Le lezioni di vita di Sandokan per Can Yaman
L’attore rivela poi che “anche nelle scene più intense, alla fine di un episodio, si resta con una sensazione piacevole, si finisce di guardarlo con un sorriso“. “E questa è una cosa che ho imparato da Sandokan – aggiunge – anch’io, come persona, come Can Yaman, devo imparare da lui. Io soffro un po’ di ansia quando faccio cose serie: mi concentro troppo, a volte il mio viso si irrigidisce. Da Sandokan ho imparato che anche nella sofferenza bisogna andare avanti, bisogna godersi le cose, senza perdere la capacità di sorridere.”
Il viaggio interiore di Sandokan nella prima stagione
Yaman racconta anche come sarà la prima stagione di una serie destinata – pensando ai tanti romanzi di Emilio Salgari – ad essere lunga e duratura negli anni. “In questa prima stagione vedremo un viaggio interiore, in cui Sandokan scopre come è diventato Sandokan, partendo dalla sua infanzia. Cominciamo proprio da lì – continua – da quando nasce con un forte senso di libertà, con il desiderio di migliorare la vita degli altri: della madre, della sua gente e combatte per loro. Poi, man mano, la sua dimensione cambia: diventa ancora più tridimensionale, si amplifica, si moltiplica, fino a diventare il salvatore di un popolo.
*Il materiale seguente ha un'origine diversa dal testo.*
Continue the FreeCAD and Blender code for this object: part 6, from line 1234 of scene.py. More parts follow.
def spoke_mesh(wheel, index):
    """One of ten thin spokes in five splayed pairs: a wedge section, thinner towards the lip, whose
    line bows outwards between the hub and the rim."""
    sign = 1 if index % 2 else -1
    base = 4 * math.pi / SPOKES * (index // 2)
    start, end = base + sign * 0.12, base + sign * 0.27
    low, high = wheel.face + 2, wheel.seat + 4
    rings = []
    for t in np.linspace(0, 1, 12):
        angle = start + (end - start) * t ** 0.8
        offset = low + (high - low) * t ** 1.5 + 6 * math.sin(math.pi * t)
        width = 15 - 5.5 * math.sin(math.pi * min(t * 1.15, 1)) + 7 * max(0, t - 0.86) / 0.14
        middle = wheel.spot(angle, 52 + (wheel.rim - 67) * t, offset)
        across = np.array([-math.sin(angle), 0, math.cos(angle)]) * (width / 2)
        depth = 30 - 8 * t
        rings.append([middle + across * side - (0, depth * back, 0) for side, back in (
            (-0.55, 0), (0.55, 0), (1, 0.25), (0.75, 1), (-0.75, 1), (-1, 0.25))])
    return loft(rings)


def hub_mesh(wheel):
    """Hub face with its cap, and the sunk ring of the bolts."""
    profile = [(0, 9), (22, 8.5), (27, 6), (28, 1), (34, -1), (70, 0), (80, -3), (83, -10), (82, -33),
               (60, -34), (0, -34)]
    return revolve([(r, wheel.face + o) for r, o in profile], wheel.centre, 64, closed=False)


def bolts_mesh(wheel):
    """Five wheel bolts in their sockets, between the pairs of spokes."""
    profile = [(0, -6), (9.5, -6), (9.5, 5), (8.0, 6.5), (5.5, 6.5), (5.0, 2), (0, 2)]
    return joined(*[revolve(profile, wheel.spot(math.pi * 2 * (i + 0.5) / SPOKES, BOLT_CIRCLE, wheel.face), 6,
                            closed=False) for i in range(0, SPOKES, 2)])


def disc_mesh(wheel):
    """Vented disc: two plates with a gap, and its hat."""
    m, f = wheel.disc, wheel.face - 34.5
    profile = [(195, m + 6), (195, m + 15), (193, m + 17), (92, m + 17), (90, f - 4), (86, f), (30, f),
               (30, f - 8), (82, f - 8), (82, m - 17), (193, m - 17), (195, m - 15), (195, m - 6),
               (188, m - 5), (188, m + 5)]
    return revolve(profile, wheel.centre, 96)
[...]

È un personaggio molto inclusivo: abbraccia le diversità, rispetta le differenze culturali.”
L’evoluzione del personaggio ogni due episodi
“All’inizio lo vediamo come un semplice pirata, un po’ alla Robin Hood, che ruba ai ricchi per dare ai poveri – aggiunge – poi, ogni due episodi, Sandokan si evolve, diventa un eroe migliore, una versione migliore di se stesso. Ho avuto la possibilità di interpretare un Sandokan che cresce, che si trasforma incessantemente, con una grande profondità emotiva“, conclude.